* **What you need to do**:
Your task is to print the material below exactly as presented.

========================================

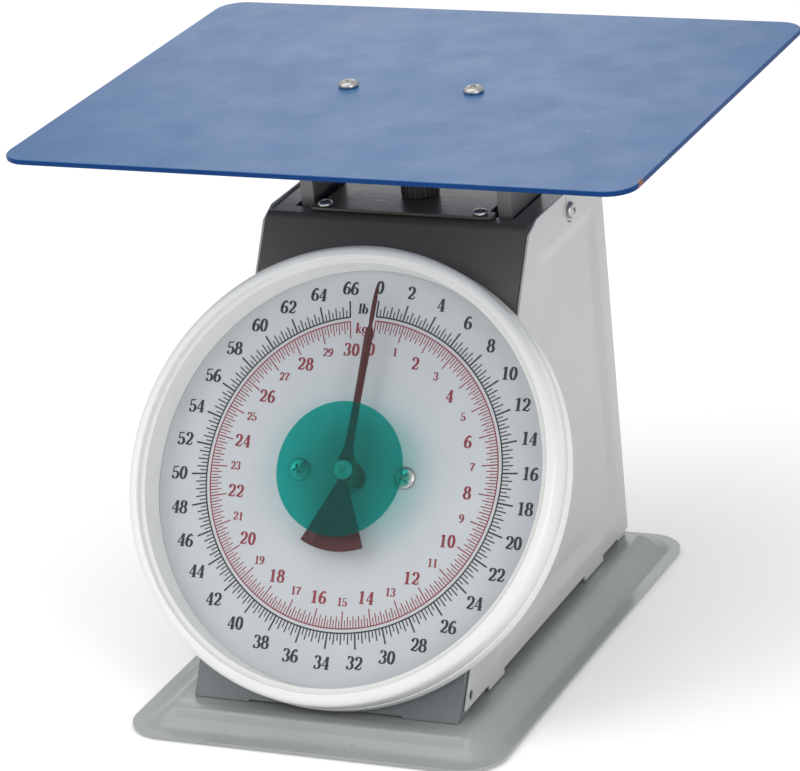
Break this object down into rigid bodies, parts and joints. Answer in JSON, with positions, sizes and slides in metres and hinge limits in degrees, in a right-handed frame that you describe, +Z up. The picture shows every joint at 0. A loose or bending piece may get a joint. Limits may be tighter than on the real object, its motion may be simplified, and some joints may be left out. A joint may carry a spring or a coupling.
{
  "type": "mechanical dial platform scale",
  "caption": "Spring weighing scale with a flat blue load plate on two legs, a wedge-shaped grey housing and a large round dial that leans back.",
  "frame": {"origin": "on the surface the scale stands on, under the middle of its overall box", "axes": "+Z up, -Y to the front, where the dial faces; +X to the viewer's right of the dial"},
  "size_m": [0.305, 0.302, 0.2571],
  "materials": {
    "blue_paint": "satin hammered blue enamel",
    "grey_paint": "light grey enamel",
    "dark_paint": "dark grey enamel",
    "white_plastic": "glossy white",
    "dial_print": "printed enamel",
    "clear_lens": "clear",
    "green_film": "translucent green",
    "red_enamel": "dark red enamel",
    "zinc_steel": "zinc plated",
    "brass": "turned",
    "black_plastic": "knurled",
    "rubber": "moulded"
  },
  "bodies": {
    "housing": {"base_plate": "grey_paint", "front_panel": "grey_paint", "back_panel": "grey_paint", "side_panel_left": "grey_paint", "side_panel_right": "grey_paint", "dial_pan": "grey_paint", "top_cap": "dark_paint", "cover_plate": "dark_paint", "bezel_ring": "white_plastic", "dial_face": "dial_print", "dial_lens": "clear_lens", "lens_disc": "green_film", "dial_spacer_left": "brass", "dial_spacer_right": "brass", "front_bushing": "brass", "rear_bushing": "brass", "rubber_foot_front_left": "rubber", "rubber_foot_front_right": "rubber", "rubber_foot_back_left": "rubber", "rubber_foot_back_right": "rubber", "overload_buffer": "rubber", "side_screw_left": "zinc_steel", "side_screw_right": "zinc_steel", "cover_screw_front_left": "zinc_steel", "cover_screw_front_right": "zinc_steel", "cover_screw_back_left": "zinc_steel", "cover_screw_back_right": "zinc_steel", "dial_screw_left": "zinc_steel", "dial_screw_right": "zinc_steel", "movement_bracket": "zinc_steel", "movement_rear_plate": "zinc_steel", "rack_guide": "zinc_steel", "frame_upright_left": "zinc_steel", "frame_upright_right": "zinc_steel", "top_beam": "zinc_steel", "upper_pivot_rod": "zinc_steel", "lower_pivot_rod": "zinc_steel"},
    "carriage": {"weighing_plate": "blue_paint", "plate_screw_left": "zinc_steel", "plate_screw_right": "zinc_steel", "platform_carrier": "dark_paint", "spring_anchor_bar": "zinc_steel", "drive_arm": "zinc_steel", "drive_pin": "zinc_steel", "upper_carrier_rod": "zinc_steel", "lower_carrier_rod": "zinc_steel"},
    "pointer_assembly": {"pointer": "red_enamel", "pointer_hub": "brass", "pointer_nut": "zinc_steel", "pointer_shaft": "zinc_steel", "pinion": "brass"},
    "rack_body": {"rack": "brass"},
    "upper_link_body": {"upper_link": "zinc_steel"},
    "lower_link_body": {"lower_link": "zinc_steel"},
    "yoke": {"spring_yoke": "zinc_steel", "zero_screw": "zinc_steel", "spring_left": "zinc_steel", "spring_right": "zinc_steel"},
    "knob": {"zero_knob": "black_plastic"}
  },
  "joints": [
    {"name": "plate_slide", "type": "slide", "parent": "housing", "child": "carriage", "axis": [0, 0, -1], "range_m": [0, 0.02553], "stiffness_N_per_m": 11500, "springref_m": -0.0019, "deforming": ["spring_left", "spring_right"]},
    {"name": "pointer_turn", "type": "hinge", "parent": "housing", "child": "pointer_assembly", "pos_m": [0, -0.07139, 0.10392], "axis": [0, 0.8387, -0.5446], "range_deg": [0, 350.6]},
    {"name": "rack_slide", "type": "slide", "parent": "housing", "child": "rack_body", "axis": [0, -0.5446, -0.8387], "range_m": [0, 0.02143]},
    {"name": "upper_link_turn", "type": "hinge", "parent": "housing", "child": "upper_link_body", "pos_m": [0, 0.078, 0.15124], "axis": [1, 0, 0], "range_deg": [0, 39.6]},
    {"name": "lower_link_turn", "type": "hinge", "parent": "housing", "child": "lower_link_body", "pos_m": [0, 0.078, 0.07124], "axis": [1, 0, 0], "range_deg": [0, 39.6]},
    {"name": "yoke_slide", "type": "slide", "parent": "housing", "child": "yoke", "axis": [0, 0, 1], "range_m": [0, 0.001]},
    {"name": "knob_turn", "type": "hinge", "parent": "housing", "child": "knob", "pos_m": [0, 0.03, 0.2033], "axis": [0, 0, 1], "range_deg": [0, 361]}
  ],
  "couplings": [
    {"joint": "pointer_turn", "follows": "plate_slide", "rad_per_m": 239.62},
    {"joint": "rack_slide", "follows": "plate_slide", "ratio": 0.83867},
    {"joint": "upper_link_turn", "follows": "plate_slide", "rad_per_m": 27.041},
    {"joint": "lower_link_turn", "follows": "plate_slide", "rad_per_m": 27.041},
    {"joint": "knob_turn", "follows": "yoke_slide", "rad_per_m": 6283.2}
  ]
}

========================================

* **Full response**:
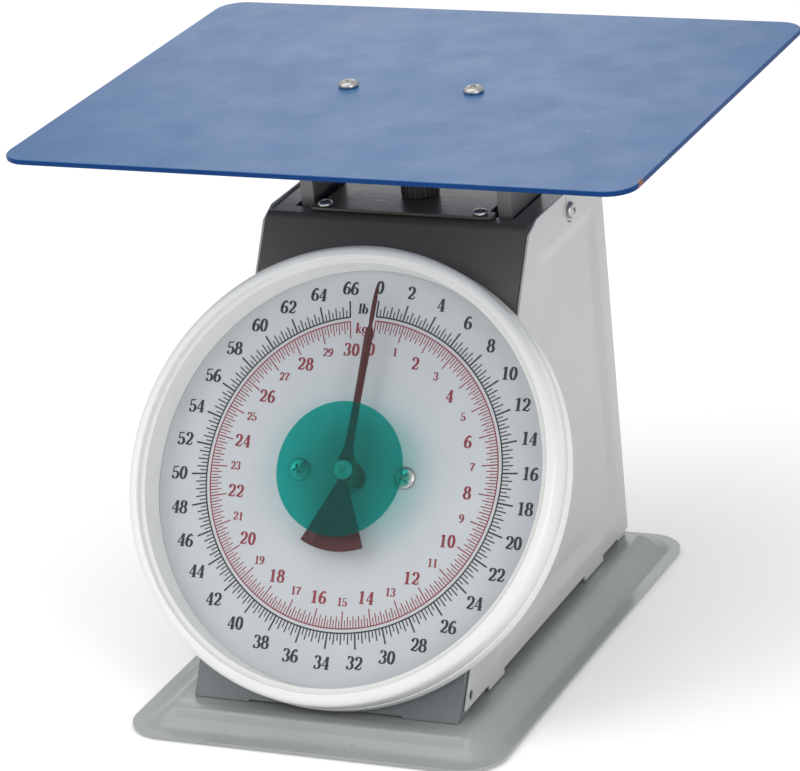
Break this object down into rigid bodies, parts and joints. Answer in JSON, with positions, sizes and slides in metres and hinge limits in degrees, in a right-handed frame that you describe, +Z up. The picture shows every joint at 0. A loose or bending piece may get a joint. Limits may be tighter than on the real object, its motion may be simplified, and some joints may be left out. A joint may carry a spring or a coupling.
{
  "type": "mechanical dial platform scale",
  "caption": "Spring weighing scale with a flat blue load plate on two legs, a wedge-shaped grey housing and a large round dial that leans back.",
  "frame": {"origin": "on the surface the scale stands on, under the middle of its overall box", "axes": "+Z up, -Y to the front, where the dial faces; +X to the viewer's right of the dial"},
  "size_m": [0.305, 0.302, 0.2571],
  "materials": {
    "blue_paint": "satin hammered blue enamel",
    "grey_paint": "light grey enamel",
    "dark_paint": "dark grey enamel",
    "white_plastic": "glossy white",
    "dial_print": "printed enamel",
    "clear_lens": "clear",
    "green_film": "translucent green",
    "red_enamel": "dark red enamel",
    "zinc_steel": "zinc plated",
    "brass": "turned",
    "black_plastic": "knurled",
    "rubber": "moulded"
  },
  "bodies": {
    "housing": {"base_plate": "grey_paint", "front_panel": "grey_paint", "back_panel": "grey_paint", "side_panel_left": "grey_paint", "side_panel_right": "grey_paint", "dial_pan": "grey_paint", "top_cap": "dark_paint", "cover_plate": "dark_paint", "bezel_ring": "white_plastic", "dial_face": "dial_print", "dial_lens": "clear_lens", "lens_disc": "green_film", "dial_spacer_left": "brass", "dial_spacer_right": "brass", "front_bushing": "brass", "rear_bushing": "brass", "rubber_foot_front_left": "rubber", "rubber_foot_front_right": "rubber", "rubber_foot_back_left": "rubber", "rubber_foot_back_right": "rubber", "overload_buffer": "rubber", "side_screw_left": "zinc_steel", "side_screw_right": "zinc_steel", "cover_screw_front_left": "zinc_steel", "cover_screw_front_right": "zinc_steel", "cover_screw_back_left": "zinc_steel", "cover_screw_back_right": "zinc_steel", "dial_screw_left": "zinc_steel", "dial_screw_right": "zinc_steel", "movement_bracket": "zinc_steel", "movement_rear_plate": "zinc_steel", "rack_guide": "zinc_steel", "frame_upright_left": "zinc_steel", "frame_upright_right": "zinc_steel", "top_beam": "zinc_steel", "upper_pivot_rod": "zinc_steel", "lower_pivot_rod": "zinc_steel"},
    "carriage": {"weighing_plate": "blue_paint", "plate_screw_left": "zinc_steel", "plate_screw_right": "zinc_steel", "platform_carrier": "dark_paint", "spring_anchor_bar": "zinc_steel", "drive_arm": "zinc_steel", "drive_pin": "zinc_steel", "upper_carrier_rod": "zinc_steel", "lower_carrier_rod": "zinc_steel"},
    "pointer_assembly": {"pointer": "red_enamel", "pointer_hub": "brass", "pointer_nut": "zinc_steel", "pointer_shaft": "zinc_steel", "pinion": "brass"},
    "rack_body": {"rack": "brass"},
    "upper_link_body": {"upper_link": "zinc_steel"},
    "lower_link_body": {"lower_link": "zinc_steel"},
    "yoke": {"spring_yoke": "zinc_steel", "zero_screw": "zinc_steel", "spring_left": "zinc_steel", "spring_right": "zinc_steel"},
    "knob": {"zero_knob": "black_plastic"}
  },
  "joints": [
    {"name": "plate_slide", "type": "slide", "parent": "housing", "child": "carriage", "axis": [0, 0, -1], "range_m": [0, 0.02553], "stiffness_N_per_m": 11500, "springref_m": -0.0019, "deforming": ["spring_left", "spring_right"]},
    {"name": "pointer_turn", "type": "hinge", "parent": "housing", "child": "pointer_assembly", "pos_m": [0, -0.07139, 0.10392], "axis": [0, 0.8387, -0.5446], "range_deg": [0, 350.6]},
    {"name": "rack_slide", "type": "slide", "parent": "housing", "child": "rack_body", "axis": [0, -0.5446, -0.8387], "range_m": [0, 0.02143]},
    {"name": "upper_link_turn", "type": "hinge", "parent": "housing", "child": "upper_link_body", "pos_m": [0, 0.078, 0.15124], "axis": [1, 0, 0], "range_deg": [0, 39.6]},
    {"name": "lower_link_turn", "type": "hinge", "parent": "housing", "child": "lower_link_body", "pos_m": [0, 0.078, 0.07124], "axis": [1, 0, 0], "range_deg": [0, 39.6]},
    {"name": "yoke_slide", "type": "slide", "parent": "housing", "child": "yoke", "axis": [0, 0, 1], "range_m": [0, 0.001]},
    {"name": "knob_turn", "type": "hinge", "parent": "housing", "child": "knob", "pos_m": [0, 0.03, 0.2033], "axis": [0, 0, 1], "range_deg": [0, 361]}
  ],
  "couplings": [
    {"joint": "pointer_turn", "follows": "plate_slide", "rad_per_m": 239.62},
    {"joint": "rack_slide", "follows": "plate_slide", "ratio": 0.83867},
    {"joint": "upper_link_turn", "follows": "plate_slide", "rad_per_m": 27.041},
    {"joint": "lower_link_turn", "follows": "plate_slide", "rad_per_m": 27.041},
    {"joint": "knob_turn", "follows": "yoke_slide", "rad_per_m": 6283.2}
  ]
}